(YOUR TASK):
Everything from the first line to the line containing "return outline.sketch" is to be repeated exactly; nothing past it.
======== COLLECTED MATERIAL
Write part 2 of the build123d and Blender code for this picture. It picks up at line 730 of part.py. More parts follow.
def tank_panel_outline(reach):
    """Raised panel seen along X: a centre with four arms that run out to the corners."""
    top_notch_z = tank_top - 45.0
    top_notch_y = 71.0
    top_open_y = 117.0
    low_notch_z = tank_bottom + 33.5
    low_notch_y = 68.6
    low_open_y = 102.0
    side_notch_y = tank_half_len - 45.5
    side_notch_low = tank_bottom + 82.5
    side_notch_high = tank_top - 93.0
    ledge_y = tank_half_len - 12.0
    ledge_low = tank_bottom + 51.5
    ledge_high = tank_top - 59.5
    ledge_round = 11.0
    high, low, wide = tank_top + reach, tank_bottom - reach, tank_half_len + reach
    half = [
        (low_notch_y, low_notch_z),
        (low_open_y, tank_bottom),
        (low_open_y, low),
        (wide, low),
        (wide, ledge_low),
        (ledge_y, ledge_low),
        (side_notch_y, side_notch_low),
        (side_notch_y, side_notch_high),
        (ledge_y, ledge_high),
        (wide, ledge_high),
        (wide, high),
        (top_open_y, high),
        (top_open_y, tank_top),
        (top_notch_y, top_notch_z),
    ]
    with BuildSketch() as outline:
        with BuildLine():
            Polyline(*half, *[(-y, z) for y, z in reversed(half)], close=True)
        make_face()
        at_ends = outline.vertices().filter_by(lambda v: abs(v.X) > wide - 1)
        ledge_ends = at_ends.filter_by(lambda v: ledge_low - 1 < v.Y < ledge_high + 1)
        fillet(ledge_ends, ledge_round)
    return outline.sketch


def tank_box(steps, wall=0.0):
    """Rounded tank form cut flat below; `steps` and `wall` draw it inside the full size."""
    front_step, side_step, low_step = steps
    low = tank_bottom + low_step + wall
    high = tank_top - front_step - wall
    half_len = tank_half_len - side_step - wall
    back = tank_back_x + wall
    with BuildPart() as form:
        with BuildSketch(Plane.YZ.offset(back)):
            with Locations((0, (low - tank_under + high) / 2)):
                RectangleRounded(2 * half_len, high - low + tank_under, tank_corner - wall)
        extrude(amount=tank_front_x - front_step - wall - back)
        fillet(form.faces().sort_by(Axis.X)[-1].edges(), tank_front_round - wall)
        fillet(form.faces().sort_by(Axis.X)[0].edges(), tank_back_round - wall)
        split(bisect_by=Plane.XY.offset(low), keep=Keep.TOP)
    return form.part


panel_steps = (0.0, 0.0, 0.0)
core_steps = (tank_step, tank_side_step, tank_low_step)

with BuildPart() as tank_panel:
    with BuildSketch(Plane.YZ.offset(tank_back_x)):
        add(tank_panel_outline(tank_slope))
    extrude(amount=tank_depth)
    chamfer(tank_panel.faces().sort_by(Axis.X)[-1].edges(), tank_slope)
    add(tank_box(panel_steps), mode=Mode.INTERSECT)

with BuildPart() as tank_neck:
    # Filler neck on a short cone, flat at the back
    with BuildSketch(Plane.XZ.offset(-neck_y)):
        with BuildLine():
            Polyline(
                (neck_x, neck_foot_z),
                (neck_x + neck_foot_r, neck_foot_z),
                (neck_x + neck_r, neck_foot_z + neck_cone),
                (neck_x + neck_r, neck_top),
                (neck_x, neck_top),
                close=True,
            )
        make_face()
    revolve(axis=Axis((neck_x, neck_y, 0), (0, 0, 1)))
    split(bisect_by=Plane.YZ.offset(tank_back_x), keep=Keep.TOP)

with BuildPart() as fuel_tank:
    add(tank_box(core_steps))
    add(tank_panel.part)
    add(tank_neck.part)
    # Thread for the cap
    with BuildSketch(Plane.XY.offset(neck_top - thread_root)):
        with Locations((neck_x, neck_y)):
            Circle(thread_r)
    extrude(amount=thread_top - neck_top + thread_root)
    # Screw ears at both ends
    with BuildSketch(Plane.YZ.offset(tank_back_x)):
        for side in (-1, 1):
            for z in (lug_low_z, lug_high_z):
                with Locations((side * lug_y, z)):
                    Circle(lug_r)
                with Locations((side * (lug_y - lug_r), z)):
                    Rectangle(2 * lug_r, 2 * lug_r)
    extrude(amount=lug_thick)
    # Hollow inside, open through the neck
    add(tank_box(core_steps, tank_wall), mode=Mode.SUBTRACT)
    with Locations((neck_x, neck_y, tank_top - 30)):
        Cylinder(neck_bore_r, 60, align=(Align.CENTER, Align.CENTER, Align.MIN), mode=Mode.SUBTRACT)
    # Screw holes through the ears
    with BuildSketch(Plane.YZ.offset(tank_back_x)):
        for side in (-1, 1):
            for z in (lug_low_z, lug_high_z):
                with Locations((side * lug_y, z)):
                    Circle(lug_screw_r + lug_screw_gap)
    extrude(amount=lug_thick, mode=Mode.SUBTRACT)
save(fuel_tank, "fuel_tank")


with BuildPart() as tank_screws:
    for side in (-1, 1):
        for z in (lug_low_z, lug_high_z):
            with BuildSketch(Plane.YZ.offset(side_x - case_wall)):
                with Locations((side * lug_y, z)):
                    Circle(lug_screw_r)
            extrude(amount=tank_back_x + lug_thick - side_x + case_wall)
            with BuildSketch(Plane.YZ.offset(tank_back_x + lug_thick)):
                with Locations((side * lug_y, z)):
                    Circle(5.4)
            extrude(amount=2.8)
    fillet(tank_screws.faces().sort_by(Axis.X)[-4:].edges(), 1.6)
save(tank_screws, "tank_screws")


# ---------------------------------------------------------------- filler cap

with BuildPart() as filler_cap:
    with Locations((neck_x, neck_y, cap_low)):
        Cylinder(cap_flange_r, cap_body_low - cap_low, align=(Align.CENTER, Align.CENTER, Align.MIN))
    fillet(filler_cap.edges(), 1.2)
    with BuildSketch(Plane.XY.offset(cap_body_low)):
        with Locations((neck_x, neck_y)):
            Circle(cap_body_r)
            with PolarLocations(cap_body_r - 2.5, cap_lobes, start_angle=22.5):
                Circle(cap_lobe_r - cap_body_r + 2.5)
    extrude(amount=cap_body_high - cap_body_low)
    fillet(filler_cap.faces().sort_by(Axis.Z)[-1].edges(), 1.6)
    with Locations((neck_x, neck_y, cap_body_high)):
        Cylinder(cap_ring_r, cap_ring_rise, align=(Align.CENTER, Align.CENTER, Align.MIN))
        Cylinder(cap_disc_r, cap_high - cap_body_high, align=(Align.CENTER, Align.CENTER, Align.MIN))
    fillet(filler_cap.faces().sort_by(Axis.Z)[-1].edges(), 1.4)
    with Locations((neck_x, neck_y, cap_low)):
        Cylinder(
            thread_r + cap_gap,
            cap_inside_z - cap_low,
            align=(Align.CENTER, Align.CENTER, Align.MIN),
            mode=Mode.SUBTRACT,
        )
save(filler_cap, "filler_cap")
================
(EXERCISE RESPONSE):
Write part 2 of the build123d and Blender code for this picture. It picks up at line 730 of part.py. More parts follow.
def tank_panel_outline(reach):
    """Raised panel seen along X: a centre with four arms that run out to the corners."""
    top_notch_z = tank_top - 45.0
    top_notch_y = 71.0
    top_open_y = 117.0
    low_notch_z = tank_bottom + 33.5
    low_notch_y = 68.6
    low_open_y = 102.0
    side_notch_y = tank_half_len - 45.5
    side_notch_low = tank_bottom + 82.5
    side_notch_high = tank_top - 93.0
    ledge_y = tank_half_len - 12.0
    ledge_low = tank_bottom + 51.5
    ledge_high = tank_top - 59.5
    ledge_round = 11.0
    high, low, wide = tank_top + reach, tank_bottom - reach, tank_half_len + reach
    half = [
        (low_notch_y, low_notch_z),
        (low_open_y, tank_bottom),
        (low_open_y, low),
        (wide, low),
        (wide, ledge_low),
        (ledge_y, ledge_low),
        (side_notch_y, side_notch_low),
        (side_notch_y, side_notch_high),
        (ledge_y, ledge_high),
        (wide, ledge_high),
        (wide, high),
        (top_open_y, high),
        (top_open_y, tank_top),
        (top_notch_y, top_notch_z),
    ]
    with BuildSketch() as outline:
        with BuildLine():
            Polyline(*half, *[(-y, z) for y, z in reversed(half)], close=True)
        make_face()
        at_ends = outline.vertices().filter_by(lambda v: abs(v.X) > wide - 1)
        ledge_ends = at_ends.filter_by(lambda v: ledge_low - 1 < v.Y < ledge_high + 1)
        fillet(ledge_ends, ledge_round)
    return outline.sketch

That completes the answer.